EXERCISE DESCRIPTION
Write out only the span of lines that begins at the line with "in imported if" and ends at the line with "bpy.data.objects.remove(obj)". Keep both end lines, word for word.
— Start of DATASET EXTRACT —
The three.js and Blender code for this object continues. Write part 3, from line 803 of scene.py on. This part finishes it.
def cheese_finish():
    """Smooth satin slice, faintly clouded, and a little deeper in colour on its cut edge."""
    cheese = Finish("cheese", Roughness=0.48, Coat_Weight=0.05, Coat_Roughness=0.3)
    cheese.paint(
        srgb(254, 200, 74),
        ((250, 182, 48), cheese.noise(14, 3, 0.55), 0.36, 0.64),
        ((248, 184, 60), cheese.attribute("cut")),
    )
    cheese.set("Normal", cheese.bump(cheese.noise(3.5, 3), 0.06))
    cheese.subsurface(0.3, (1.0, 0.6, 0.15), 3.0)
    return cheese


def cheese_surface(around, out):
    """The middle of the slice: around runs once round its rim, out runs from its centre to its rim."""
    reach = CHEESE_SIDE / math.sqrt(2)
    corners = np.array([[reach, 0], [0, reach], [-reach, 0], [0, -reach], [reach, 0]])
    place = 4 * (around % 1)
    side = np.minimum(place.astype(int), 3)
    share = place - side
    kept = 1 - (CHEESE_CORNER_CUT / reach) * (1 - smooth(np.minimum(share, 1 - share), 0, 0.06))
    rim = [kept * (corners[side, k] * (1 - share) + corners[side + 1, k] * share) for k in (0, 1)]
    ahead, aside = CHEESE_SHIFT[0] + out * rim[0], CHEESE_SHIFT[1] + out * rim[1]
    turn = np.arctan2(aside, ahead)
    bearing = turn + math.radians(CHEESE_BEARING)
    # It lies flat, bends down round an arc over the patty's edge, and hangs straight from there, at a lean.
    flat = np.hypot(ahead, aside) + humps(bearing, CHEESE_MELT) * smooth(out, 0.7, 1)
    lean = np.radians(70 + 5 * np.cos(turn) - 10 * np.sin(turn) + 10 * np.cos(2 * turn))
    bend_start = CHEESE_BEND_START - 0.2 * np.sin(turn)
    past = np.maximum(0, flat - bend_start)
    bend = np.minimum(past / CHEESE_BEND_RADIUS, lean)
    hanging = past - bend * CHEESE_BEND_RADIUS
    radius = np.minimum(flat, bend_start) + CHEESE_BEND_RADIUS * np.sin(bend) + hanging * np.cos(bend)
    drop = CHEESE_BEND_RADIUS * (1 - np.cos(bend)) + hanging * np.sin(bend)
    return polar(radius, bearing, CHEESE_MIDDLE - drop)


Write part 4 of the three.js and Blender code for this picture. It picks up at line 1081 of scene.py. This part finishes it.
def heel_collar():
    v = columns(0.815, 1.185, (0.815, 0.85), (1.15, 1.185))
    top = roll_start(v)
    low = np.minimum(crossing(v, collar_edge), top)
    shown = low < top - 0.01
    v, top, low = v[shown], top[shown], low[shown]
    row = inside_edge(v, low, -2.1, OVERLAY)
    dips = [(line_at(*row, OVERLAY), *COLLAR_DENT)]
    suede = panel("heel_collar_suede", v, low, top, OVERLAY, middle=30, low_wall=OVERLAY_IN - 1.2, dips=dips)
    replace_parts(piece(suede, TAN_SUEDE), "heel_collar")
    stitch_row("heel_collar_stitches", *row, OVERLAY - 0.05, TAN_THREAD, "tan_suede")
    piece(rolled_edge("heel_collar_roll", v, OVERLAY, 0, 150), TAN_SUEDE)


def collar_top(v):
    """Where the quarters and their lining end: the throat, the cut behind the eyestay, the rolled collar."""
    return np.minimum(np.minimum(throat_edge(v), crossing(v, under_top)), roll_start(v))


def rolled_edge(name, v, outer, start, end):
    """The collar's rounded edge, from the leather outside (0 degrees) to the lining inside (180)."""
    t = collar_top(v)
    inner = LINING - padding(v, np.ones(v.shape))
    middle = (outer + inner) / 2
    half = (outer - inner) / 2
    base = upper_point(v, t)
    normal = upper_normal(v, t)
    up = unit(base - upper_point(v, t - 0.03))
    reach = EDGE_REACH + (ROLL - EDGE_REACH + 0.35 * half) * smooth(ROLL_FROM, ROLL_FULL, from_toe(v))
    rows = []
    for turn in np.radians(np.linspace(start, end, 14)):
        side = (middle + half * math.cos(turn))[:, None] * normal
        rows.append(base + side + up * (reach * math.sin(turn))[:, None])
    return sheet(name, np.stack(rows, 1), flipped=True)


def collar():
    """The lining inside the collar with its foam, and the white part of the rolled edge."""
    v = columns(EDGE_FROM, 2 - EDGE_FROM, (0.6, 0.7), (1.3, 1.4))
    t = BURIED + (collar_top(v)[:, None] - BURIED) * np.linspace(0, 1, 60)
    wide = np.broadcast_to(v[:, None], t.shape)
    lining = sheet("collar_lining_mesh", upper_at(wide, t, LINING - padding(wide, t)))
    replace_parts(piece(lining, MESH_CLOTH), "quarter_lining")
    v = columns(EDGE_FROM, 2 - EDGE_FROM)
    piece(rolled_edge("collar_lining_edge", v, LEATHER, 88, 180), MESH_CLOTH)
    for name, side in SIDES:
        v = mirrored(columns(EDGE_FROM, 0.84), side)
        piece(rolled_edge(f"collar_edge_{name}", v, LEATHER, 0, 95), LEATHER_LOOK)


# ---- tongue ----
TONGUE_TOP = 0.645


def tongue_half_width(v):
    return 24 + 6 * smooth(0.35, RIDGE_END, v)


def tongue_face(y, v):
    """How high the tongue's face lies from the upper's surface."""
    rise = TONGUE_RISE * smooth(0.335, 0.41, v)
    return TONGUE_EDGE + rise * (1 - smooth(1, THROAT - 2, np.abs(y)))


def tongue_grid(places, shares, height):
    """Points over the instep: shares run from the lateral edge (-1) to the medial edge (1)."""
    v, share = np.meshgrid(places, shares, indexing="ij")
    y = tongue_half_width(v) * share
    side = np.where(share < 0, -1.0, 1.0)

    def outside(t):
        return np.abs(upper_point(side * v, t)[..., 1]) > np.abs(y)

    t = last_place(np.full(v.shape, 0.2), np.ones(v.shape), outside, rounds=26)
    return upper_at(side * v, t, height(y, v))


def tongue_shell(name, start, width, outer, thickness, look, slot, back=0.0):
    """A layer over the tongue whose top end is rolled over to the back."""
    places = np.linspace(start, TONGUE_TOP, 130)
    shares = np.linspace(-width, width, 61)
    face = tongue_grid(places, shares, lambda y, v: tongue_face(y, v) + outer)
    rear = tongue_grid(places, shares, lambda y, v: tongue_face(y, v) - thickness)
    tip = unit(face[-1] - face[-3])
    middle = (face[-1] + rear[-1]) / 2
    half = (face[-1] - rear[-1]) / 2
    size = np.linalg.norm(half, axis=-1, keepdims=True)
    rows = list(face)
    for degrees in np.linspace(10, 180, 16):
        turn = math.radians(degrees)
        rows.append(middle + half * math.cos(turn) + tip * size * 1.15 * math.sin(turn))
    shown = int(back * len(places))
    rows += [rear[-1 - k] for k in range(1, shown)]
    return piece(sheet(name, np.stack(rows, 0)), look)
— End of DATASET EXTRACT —
— Start of DATASET EXTRACT —
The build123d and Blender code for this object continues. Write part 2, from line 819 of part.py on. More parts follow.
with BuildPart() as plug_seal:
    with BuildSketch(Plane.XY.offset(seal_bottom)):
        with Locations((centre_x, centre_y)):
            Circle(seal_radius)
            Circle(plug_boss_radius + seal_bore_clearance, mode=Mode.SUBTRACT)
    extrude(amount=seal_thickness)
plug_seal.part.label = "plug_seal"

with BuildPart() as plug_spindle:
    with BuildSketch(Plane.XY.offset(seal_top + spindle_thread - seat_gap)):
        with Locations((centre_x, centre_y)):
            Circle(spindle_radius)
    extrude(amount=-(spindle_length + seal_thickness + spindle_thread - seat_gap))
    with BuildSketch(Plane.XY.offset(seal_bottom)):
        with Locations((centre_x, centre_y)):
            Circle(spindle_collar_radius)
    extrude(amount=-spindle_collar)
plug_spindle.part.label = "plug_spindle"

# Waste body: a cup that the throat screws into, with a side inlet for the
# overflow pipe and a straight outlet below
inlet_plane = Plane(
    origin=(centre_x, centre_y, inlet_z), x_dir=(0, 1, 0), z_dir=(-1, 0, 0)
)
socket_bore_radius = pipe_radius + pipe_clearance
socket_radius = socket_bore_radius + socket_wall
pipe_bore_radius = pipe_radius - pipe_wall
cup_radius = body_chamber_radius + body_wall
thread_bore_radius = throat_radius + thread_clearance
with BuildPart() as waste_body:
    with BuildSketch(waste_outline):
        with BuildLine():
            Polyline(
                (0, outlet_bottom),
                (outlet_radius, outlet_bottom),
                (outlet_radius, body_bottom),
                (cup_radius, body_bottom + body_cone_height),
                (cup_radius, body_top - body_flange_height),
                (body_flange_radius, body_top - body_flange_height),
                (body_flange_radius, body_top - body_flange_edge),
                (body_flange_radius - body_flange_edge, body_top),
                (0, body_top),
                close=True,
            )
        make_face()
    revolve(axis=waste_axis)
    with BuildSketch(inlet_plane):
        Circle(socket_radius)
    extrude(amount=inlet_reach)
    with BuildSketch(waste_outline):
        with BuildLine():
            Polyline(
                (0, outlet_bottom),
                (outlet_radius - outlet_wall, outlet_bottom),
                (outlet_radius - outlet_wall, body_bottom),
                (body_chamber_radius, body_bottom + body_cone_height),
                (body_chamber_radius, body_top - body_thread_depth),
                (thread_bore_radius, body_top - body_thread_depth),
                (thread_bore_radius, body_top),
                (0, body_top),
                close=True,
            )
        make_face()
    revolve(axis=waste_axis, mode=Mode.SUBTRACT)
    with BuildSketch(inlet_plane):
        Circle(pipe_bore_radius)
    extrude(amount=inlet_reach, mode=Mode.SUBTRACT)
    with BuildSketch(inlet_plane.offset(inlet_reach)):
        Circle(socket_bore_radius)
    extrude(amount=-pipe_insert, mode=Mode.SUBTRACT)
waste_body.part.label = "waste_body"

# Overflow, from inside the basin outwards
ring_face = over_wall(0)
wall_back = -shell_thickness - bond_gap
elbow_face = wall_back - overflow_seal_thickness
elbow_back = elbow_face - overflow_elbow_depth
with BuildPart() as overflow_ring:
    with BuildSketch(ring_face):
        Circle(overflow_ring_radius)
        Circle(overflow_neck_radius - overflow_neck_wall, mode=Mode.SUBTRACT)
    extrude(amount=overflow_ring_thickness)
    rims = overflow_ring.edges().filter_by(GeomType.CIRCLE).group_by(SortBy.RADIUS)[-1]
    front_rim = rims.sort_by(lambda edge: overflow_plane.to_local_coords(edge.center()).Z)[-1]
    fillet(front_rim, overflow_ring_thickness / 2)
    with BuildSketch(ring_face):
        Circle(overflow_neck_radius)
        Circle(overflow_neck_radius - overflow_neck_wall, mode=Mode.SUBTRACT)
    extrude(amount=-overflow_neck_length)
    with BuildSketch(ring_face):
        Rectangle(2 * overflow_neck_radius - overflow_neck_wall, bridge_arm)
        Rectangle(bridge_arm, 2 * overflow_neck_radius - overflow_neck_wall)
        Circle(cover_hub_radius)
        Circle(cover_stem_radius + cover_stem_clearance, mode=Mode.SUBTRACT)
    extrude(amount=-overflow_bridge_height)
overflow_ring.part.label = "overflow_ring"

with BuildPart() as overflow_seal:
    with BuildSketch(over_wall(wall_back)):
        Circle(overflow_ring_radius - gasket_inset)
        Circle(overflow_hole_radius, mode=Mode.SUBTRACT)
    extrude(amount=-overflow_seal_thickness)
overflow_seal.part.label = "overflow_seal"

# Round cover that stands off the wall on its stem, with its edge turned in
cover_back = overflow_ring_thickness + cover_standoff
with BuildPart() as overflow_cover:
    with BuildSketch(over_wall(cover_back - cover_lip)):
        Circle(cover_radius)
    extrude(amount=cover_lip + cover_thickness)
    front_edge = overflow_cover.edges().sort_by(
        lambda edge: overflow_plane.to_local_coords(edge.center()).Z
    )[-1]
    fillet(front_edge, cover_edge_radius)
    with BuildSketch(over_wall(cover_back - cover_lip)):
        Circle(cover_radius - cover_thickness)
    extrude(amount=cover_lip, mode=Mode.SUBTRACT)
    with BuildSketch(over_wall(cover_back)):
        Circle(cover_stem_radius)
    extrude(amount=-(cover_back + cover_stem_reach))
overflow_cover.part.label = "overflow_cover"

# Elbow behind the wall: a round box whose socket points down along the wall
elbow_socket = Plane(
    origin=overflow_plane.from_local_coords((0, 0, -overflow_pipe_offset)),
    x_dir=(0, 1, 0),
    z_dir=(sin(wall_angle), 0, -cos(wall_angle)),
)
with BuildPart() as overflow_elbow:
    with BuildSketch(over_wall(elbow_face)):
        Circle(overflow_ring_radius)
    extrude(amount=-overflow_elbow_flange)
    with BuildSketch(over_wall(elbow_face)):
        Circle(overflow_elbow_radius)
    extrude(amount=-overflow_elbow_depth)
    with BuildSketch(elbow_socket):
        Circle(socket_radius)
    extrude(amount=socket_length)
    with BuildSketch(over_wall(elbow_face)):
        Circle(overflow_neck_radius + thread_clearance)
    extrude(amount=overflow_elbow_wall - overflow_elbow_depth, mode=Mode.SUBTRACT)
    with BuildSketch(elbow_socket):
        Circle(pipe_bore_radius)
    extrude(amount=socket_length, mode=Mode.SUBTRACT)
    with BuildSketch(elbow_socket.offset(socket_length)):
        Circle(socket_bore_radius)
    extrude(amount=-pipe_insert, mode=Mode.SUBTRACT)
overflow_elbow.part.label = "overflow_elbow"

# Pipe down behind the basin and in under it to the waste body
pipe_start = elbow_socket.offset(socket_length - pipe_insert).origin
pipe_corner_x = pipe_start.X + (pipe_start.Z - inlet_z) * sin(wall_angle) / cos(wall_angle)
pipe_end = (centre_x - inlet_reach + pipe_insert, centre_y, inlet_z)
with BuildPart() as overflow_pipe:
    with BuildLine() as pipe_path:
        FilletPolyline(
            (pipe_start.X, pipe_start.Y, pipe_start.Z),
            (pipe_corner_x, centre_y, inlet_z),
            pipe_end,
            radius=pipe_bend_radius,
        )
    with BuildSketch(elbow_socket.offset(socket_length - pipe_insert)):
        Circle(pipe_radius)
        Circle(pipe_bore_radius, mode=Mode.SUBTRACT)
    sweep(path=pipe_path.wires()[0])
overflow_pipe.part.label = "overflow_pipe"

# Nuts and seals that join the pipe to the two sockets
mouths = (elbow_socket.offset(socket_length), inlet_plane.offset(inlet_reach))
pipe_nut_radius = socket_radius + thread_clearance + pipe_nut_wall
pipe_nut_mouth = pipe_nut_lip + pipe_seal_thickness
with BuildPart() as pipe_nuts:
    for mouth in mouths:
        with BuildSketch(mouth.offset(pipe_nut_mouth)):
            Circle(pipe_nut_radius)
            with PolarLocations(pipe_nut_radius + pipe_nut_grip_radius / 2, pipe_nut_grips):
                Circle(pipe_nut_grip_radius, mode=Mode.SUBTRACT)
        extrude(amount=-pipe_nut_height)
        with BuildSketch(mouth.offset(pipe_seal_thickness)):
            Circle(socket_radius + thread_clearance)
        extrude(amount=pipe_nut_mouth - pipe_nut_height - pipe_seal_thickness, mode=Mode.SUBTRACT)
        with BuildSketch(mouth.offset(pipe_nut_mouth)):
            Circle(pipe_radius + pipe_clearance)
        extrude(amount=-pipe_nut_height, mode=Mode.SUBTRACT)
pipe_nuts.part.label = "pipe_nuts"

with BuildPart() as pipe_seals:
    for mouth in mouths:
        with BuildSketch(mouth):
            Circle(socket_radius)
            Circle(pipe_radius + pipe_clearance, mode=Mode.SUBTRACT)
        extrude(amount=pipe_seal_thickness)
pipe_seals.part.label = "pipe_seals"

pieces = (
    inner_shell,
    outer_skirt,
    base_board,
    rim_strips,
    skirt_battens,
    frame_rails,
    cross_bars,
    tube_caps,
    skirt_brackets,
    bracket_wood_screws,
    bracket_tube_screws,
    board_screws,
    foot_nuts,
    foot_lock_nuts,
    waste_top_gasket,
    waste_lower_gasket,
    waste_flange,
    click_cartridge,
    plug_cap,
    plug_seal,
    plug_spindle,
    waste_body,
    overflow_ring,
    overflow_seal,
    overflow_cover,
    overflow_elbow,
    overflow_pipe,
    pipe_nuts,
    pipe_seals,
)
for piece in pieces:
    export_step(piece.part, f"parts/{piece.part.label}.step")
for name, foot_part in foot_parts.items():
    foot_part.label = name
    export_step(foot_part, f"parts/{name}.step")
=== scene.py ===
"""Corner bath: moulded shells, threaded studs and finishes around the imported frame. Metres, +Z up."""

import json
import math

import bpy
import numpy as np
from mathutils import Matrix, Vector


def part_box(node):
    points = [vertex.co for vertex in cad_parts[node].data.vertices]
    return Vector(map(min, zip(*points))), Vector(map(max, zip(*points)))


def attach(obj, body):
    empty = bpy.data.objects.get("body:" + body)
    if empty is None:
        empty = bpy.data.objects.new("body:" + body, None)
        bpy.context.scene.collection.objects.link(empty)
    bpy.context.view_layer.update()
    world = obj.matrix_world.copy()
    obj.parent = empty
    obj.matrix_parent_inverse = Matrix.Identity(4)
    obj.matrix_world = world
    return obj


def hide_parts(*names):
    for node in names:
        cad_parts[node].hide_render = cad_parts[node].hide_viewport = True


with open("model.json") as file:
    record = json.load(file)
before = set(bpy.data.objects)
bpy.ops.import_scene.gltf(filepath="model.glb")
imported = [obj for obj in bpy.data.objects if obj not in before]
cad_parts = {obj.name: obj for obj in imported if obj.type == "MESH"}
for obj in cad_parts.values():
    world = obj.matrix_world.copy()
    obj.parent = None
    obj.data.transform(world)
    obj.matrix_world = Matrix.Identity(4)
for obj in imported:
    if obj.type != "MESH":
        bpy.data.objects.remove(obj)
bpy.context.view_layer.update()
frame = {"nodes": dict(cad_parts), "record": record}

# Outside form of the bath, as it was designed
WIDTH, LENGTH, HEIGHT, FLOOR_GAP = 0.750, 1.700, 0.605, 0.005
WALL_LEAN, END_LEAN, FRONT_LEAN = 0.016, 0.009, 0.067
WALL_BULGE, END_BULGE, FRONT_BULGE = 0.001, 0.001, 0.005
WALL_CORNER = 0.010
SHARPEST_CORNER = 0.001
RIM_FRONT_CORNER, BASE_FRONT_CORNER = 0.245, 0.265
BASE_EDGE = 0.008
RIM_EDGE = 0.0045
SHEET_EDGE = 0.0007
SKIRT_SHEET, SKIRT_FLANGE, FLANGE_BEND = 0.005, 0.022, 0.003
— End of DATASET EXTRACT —
— Start of DATASET EXTRACT —
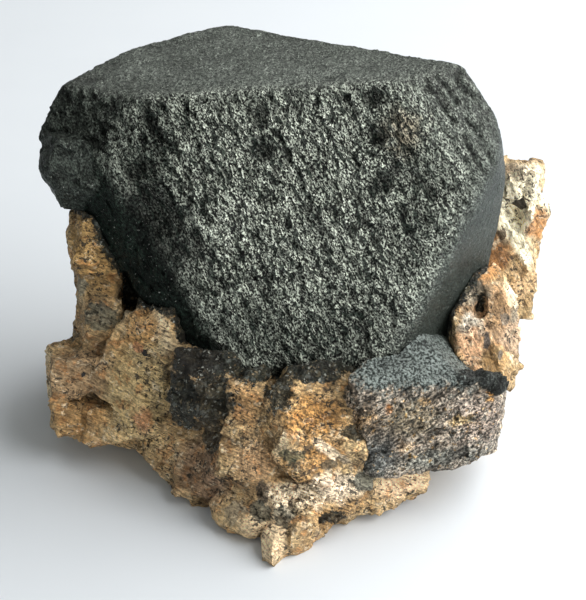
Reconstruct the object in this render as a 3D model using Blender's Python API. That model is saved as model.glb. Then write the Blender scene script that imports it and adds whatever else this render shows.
— End of DATASET EXTRACT —
THE REPLY
cad_parts = {obj.name: obj for obj in imported if obj.type == "MESH"}
for obj in cad_parts.values():
    world = obj.matrix_world.copy()
    obj.parent = None
    obj.data.transform(world)
    obj.matrix_world = Matrix.Identity(4)
for obj in imported:
    if obj.type != "MESH":
        bpy.data.objects.remove(obj)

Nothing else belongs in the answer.